-- Start Information provided --

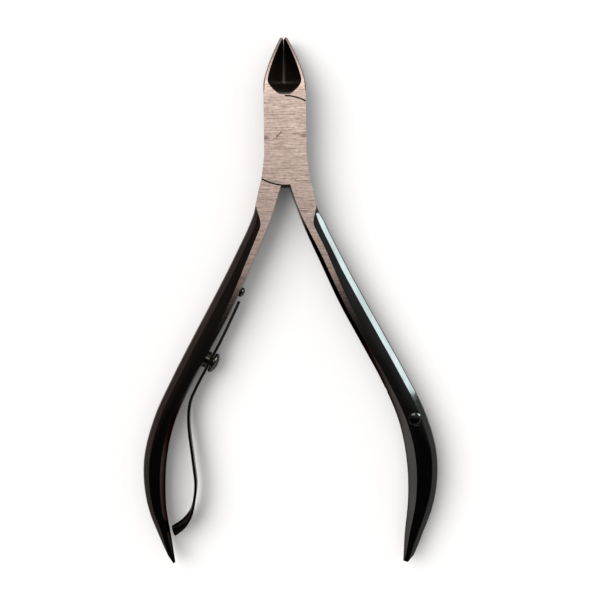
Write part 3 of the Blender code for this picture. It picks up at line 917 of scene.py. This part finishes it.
def polished_steel(name, tint, edge_tone, haze=0.0):
    """Dark polished steel with faint wipe marks and a little wear along its edges."""
    n = Nodes(bpy.data.materials.new(name))
    place = n.coordinates()
    cloud = n.noise(place, *CLOUDS)
    marks = n.noise(place, *WIPE_MARKS)
    brighter = tuple(c * CLOUD_GAIN for c in tint)
    tone = n.mix(n.range(cloud, CLOUD_START, CLOUD_FULL), tint, brighter)
    geometry = n.new("NewGeometry")
    turn = n.new("VectorMath", operation="DOT_PRODUCT")
    n.link(n.bevel(WEAR_RADIUS), turn.inputs[0])
    n.link(geometry.outputs["Normal"], turn.inputs[1])
    worn = n.range(turn.outputs["Value"], WEAR_START, WEAR_FULL)
    worn = n.math("MULTIPLY", worn, n.range(marks, *WEAR_MARKS, *WEAR_RANGE))
    tone = n.mix(worn, tone, edge_tone)
    n.set("Base Color", tone)
    n.set("Metallic", 1.0)
    rise = n.math("ABSOLUTE", n.axis(geometry.outputs["Normal"], "Z"))
    level = n.range(rise, 0.0, LEVEL_FROM)
    n.set("Specular Tint", n.mix(level, UPRIGHT_TINT, LEVEL_TINT))
    n.set("Roughness", n.range(marks, *ROUGH_MARKS, haze + SMOOTHEST, haze + HAZIEST))
    n.bump(marks, MARK_BUMP, MARK_RELIEF, EDGE_RADIUS)
    return n.owner


def bore(piece, radius, depth, matrix):
    """Drill a blind hole into a piece, down the local Z axis of a matrix on its surface."""
    hole = cylinder_profile(radius + RUNNING_CLEARANCE, -depth, CUT_OVERRUN)
    cut(piece, polished_faces(turned_mesh("hole", hole)), matrix)


def cut_lap(piece, room_matrix):
    """Make room for the other half's lap plate, and bore the plate for the pivot rivet."""
    cut(piece, lap_room_mesh(), room_matrix)
    profile = pivot_profile(RUNNING_CLEARANCE, CUT_OVERRUN)
    cut(piece, polished_faces(turned_mesh("bore", profile)), Matrix())


def attach(piece, body, node):
    """Put a finished piece on its body, in the place of its CAD node."""
    crease(piece.data)
    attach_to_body(piece, body)
    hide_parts(node)


def handle_rivet_place():
    return Matrix.Translation((HANDLE_RIVET_XY[0] * MM, HANDLE_RIVET_XY[1] * MM, 0.0))


def make_front_half(ground, polish, hollow):
    piece = add_piece("front_half_forging", half_mesh(True), ground, polish, hollow)
    cut_lap(piece, Matrix())
    shank = HANDLE_RIVET_SHANK_RADIUS + RUNNING_CLEARANCE
    head = HANDLE_RIVET_HEAD_RADIUS + RUNNING_CLEARANCE
    bottom = HANDLE_RIVET_END - END_CLEARANCE
    top = THICKNESS + CUT_OVERRUN
    profile = [(0.0, bottom), (shank, bottom), (shank, HANDLE_RIVET_SEAT),
               (head, HANDLE_RIVET_SEAT), (head, top), (0.0, top)]
    cut(piece, polished_faces(turned_mesh("seat", profile)), handle_rivet_place())
    hole = cylinder_profile(WALL_HOLE_RADIUS, -WALL_HOLE_DEPTH, CUT_OVERRUN)
    cut(piece, polished_faces(turned_mesh("hole", hole)), wall_frame(WALL_HOLE_Y, 1.0))
    attach(piece, "front_body", "front_half")


def make_back_half(ground, polish, hollow):
    mesh = half_mesh(False)
    mesh.transform(turned_over())
    piece = add_piece("back_half_forging", mesh, ground, polish, hollow)
    cut_lap(piece, turned_over())
    bore(piece, RIVET_SHANK_RADIUS, RIVET_DEPTH + END_CLEARANCE, wall_frame(SPRING_RIVET_Y, -1.0))
    bore(piece, PIN_SHANK_RADIUS, PIN_DEPTH + END_CLEARANCE, pin_frame())
    attach(piece, "back_body", "back_half")


def pin_frame():
    """Matrix on the left handle's inner wall at the stop pin, up the handle from the rivet."""
    goal = wall_frame(SPRING_RIVET_Y, -1.0) @ Vector((-PIN_DISTANCE * MM, 0.0, 0.0))
    return wall_frame(goal.y / MM, -1.0)


def add_turned(name, profile, matrix, material, body, node):
    mesh = turned_mesh(name, profile)
    mesh.transform(matrix)
    attach(add_piece(name, mesh, material), body, node)


def make_spring(polish):
    mesh = spring_mesh()
    mesh.transform(wall_frame(SPRING_RIVET_Y, -1.0))
    attach(add_piece("spring_leaf", mesh, polish), "spring_body", "leaf_spring")


def make_spring_fixings(polish):
    """The spring's rivet and collar, and the pin that stops its tail."""
    wall = wall_frame(SPRING_RIVET_Y, -1.0)
    over_strip = RIVET_SEAT_HEIGHT + SPRING_THICKNESS / 2.0 + SEAT_GAP
    under_strip = RIVET_SEAT_HEIGHT - SPRING_THICKNESS / 2.0 - SEAT_GAP
    profile = rivet_profile(RIVET_SHANK_RADIUS, -RIVET_DEPTH, over_strip, RIVET_HEAD_RADIUS,
                            RIVET_HEAD_HEIGHT)
    add_turned("spring_rivet_round_head", profile, wall, polish, "back_body", "spring_rivet")

    inside = RIVET_SHANK_RADIUS + RUNNING_CLEARANCE
    low = SEAT_GAP - wall_relief(SPRING_RIVET_Y)
    profile = [(inside, low), (COLLAR_RADIUS, low), (COLLAR_RADIUS, under_strip),
               (inside, under_strip), (inside, low)]
    add_turned("spring_collar_ring", profile, wall, polish, "back_body", "spring_collar")

    pin = pin_frame()
    seat = SEAT_GAP - wall_relief(pin.translation.y / MM)
    profile = rivet_profile(PIN_SHANK_RADIUS, -PIN_DEPTH, seat, PIN_HEAD_RADIUS, PIN_HEAD_HEIGHT)
    add_turned("stop_pin_dome", profile, pin, polish, "back_body", "spring_stop_pin")


def make_handle_rivet(polish):
    """Domed rivet sunk in the right handle's front, its head straight-sided up to the face."""
    seat = HANDLE_RIVET_SEAT + SEAT_GAP
    profile = [(0.0, HANDLE_RIVET_END), (HANDLE_RIVET_SHANK_RADIUS, HANDLE_RIVET_END),
               (HANDLE_RIVET_SHANK_RADIUS, seat), (HANDLE_RIVET_HEAD_RADIUS, seat)]
    profile += dome(HANDLE_RIVET_HEAD_RADIUS, seat + HANDLE_RIVET_SIDE,
                    HANDLE_RIVET_HEAD_HEIGHT - HANDLE_RIVET_SIDE)[2:]
    add_turned("handle_rivet_dome", profile, handle_rivet_place(), polish, "front_body",
               "handle_rivet")


def make_pivot(ground):
    profile = pivot_profile(RUNNING_CLEARANCE - HAIRLINE, 0.0)
    add_turned("pivot_rivet_flush", profile, Matrix(), ground, "back_body", "pivot_rivet")


CAMERA_DISTANCE = 0.225
CAMERA_OFFSET = 0.008
CAMERA_ROLL = math.radians(0.7)
VIEW_CENTRE = Vector((0.0026, -0.032, 0.0055))
VIEW_WIDTH = 0.12


def add_camera():
    """Camera looking down from above, a little to the tool's left."""
    data = bpy.data.cameras.new("camera")
    data.angle = 2.0 * math.atan(VIEW_WIDTH / 2.0 / CAMERA_DISTANCE)
    data.clip_start = 0.01
    camera = bpy.data.objects.new("camera", data)
    bpy.context.scene.collection.objects.link(camera)
    up = Vector((math.sin(CAMERA_ROLL), math.cos(CAMERA_ROLL), 0.0))
    right = up.cross(Vector((0.0, 0.0, 1.0)))
    offset = Vector((0.0, 0.0, CAMERA_DISTANCE)) - right * CAMERA_OFFSET
    away = offset.normalized()
    right = up.cross(away)
    matrix = Matrix((right, up, away)).transposed().to_4x4()
    matrix.translation = VIEW_CENTRE + offset
    camera.matrix_world = matrix
    bpy.context.scene.camera = camera


def aim_light(data, place, color):
    """Hang a light at a place, pointed at the tool."""
    data.color = color
    light = bpy.data.objects.new(data.name, data)
    bpy.context.scene.collection.objects.link(light)
    light.location = place
    light.rotation_euler = (VIEW_CENTRE - Vector(place)).to_track_quat("-Z", "Y").to_euler()
    return light


def add_light(name, place, width, height, radiance, color):
    """Rectangular light of the given size, aimed at the tool."""
    data = bpy.data.lights.new(name, "AREA")
    data.shape = "RECTANGLE"
    data.size = width
    data.size_y = height
    data.energy = radiance * math.pi * width * height
    return aim_light(data, place, color)


def add_sun(name, place, angle, strength, color):
    """Even light from the direction of a place, as wide in the sky as an angle in degrees."""
    data = bpy.data.lights.new(name, "SUN")
    data.angle = math.radians(angle)
    data.energy = strength
    return aim_light(data, place, color)


def light_only(light, receivers):
    """Let a light fall on the given objects and on nothing else."""
    chosen = bpy.data.collections.new("lit_by_" + light.name)
    for receiver in receivers:
        chosen.objects.link(receiver)
    light.light_linking.receiver_collection = chosen


# Light from the surroundings. Edges are coordinates of the unit vector towards a place.
CEILING_EDGE = 0.45
CEILING_FULL = 0.78
WALL_LIGHT = 0.55
WARM_WALL = (1.0, 0.87, 0.81)
PALE_WALL = (1.0, 0.99, 0.98)
WARM_EDGE_X = -0.4
PALE_EDGE_X = 0.4
CEILING_LIGHT = 0.03
CEILING_GLOW = 0.30
GLOW_START_Y = -0.13
GLOW_FULL_Y = 0.08
GLOW_LEFT_SHARE = 0.4
GLOW_LEFT_X = -0.10
GLOW_RIGHT_X = 0.12
BACKDROP_LIGHT = 1.3


def make_world():
    """Pale walls, warmer on the left, round a dark ceiling that glows a little on the right."""
    world = bpy.data.worlds.new("room")
    n = Nodes(world)
    direction = n.new("TexCoord").outputs["Generated"]
    glow = n.range(n.axis(direction, "Y"), GLOW_START_Y, GLOW_FULL_Y, 0.0, CEILING_GLOW)
    right = n.range(n.axis(direction, "X"), GLOW_LEFT_X, GLOW_RIGHT_X, GLOW_LEFT_SHARE, 1.0)
    glow = n.math("MULTIPLY", glow, right)
    ceiling = n.math("ADD", glow, CEILING_LIGHT)
    height = n.range(n.axis(direction, "Z"), CEILING_EDGE, CEILING_FULL)
    walls = n.math("MULTIPLY", n.math("SUBTRACT", 1.0, height), WALL_LIGHT)
    room = n.math("ADD", walls, n.math("MULTIPLY", height, ceiling))
    seen = n.new("LightPath").outputs["Is Camera Ray"]
    n.set("Strength", n.math("MAXIMUM", room, n.math("MULTIPLY", seen, BACKDROP_LIGHT)))
    side = n.range(n.axis(direction, "X"), WARM_EDGE_X, PALE_EDGE_X)
    n.set("Color", n.mix(side, WARM_WALL, PALE_WALL))
    return world


FLOOR_REACH = 2.0
FLOOR_CELLS = 8
FLOOR_GAP = 0.05
FLOOR_COLOR = (0.9, 0.9, 0.9)


def add_floor():
    bm = bmesh.new()
    bmesh.ops.create_grid(bm, x_segments=FLOOR_CELLS, y_segments=FLOOR_CELLS, size=FLOOR_REACH)
    mesh = bpy.data.meshes.new("floor")
    bm.to_mesh(mesh)
    bm.free()
    n = Nodes(bpy.data.materials.new("pale_floor"))
    n.set("Base Color", FLOOR_COLOR)
    n.set("Roughness", 0.9)
    n.set("Specular IOR Level", 0.1)
    floor = add_piece("floor", mesh, n.owner)
    floor.location = (0.0, 0.0, -FLOOR_GAP * MM)
    floor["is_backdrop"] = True
    return floor


def add_stage():
    """Pale floor and room, suns that light the floor, and lamps that show in the steel."""
    floor = add_floor()
    bpy.context.scene.world = make_world()
    window = add_sun("window", place=(-0.42, 0.14, 0.60), angle=52.0, strength=2.55,
                     color=(1.0, 0.99, 0.98))
    overhead = add_sun("overhead", place=(0.0, -0.03, 0.90), angle=82.0, strength=0.80,
                       color=(1.0, 1.0, 1.0))
    strip = add_light("strip", place=(0.235, 0.082, 0.11), width=0.12, height=0.22,
                      radiance=14.0, color=(0.84, 0.98, 1.0))
    lamp = add_light("lamp", place=(0.0, 0.28, 0.60), width=0.30, height=0.30,
                     radiance=3.5, color=(1.0, 0.97, 0.95))
    for light in (window, overhead):
        light_only(light, [floor])
    for light in (strip, lamp):
        light_only(light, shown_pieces())
    bpy.context.scene.view_settings.view_transform = "Standard"


def build():
    ground = ground_steel()
    cool = polished_steel("polished_steel_cool", COOL_STEEL, COOL_EDGE)
    warm = polished_steel("polished_steel_warm", WARM_STEEL, WARM_EDGE)
    spring_polish = polished_steel("spring_steel", SPRING_STEEL, SPRING_EDGE_TONE)
    hollow = polished_steel("hollow_steel", HOLLOW_STEEL, HOLLOW_EDGE, HOLLOW_HAZE)
    make_front_half(ground, cool, hollow)
    make_back_half(ground, warm, hollow)
    make_spring(spring_polish)
    make_spring_fixings(warm)
    make_handle_rivet(cool)
    make_pivot(ground)
    add_stage()
    add_camera()


build()
bpy.context.view_layer.update()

-- End Information provided --

▶ Directive
Print the listing above from its first line through the line with "crease(piece.data)", and stop there.

▶ Solution for this problem
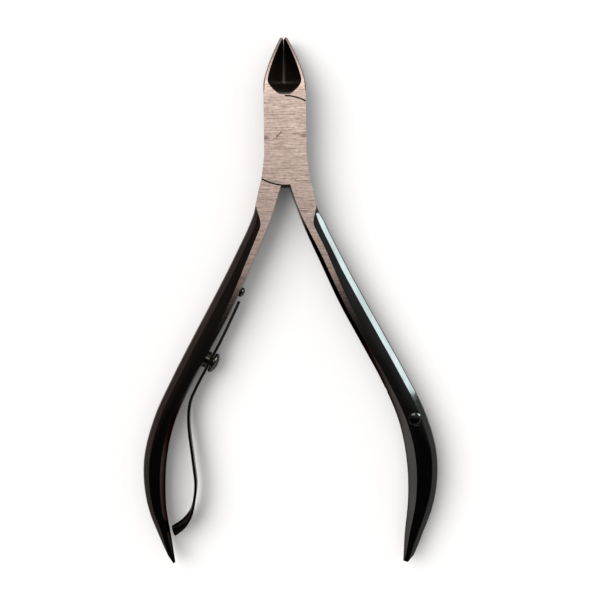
Write part 3 of the Blender code for this picture. It picks up at line 917 of scene.py. This part finishes it.
def polished_steel(name, tint, edge_tone, haze=0.0):
    """Dark polished steel with faint wipe marks and a little wear along its edges."""
    n = Nodes(bpy.data.materials.new(name))
    place = n.coordinates()
    cloud = n.noise(place, *CLOUDS)
    marks = n.noise(place, *WIPE_MARKS)
    brighter = tuple(c * CLOUD_GAIN for c in tint)
    tone = n.mix(n.range(cloud, CLOUD_START, CLOUD_FULL), tint, brighter)
    geometry = n.new("NewGeometry")
    turn = n.new("VectorMath", operation="DOT_PRODUCT")
    n.link(n.bevel(WEAR_RADIUS), turn.inputs[0])
    n.link(geometry.outputs["Normal"], turn.inputs[1])
    worn = n.range(turn.outputs["Value"], WEAR_START, WEAR_FULL)
    worn = n.math("MULTIPLY", worn, n.range(marks, *WEAR_MARKS, *WEAR_RANGE))
    tone = n.mix(worn, tone, edge_tone)
    n.set("Base Color", tone)
    n.set("Metallic", 1.0)
    rise = n.math("ABSOLUTE", n.axis(geometry.outputs["Normal"], "Z"))
    level = n.range(rise, 0.0, LEVEL_FROM)
    n.set("Specular Tint", n.mix(level, UPRIGHT_TINT, LEVEL_TINT))
    n.set("Roughness", n.range(marks, *ROUGH_MARKS, haze + SMOOTHEST, haze + HAZIEST))
    n.bump(marks, MARK_BUMP, MARK_RELIEF, EDGE_RADIUS)
    return n.owner


def bore(piece, radius, depth, matrix):
    """Drill a blind hole into a piece, down the local Z axis of a matrix on its surface."""
    hole = cylinder_profile(radius + RUNNING_CLEARANCE, -depth, CUT_OVERRUN)
    cut(piece, polished_faces(turned_mesh("hole", hole)), matrix)


def cut_lap(piece, room_matrix):
    """Make room for the other half's lap plate, and bore the plate for the pivot rivet."""
    cut(piece, lap_room_mesh(), room_matrix)
    profile = pivot_profile(RUNNING_CLEARANCE, CUT_OVERRUN)
    cut(piece, polished_faces(turned_mesh("bore", profile)), Matrix())


def attach(piece, body, node):
    """Put a finished piece on its body, in the place of its CAD node."""
    crease(piece.data)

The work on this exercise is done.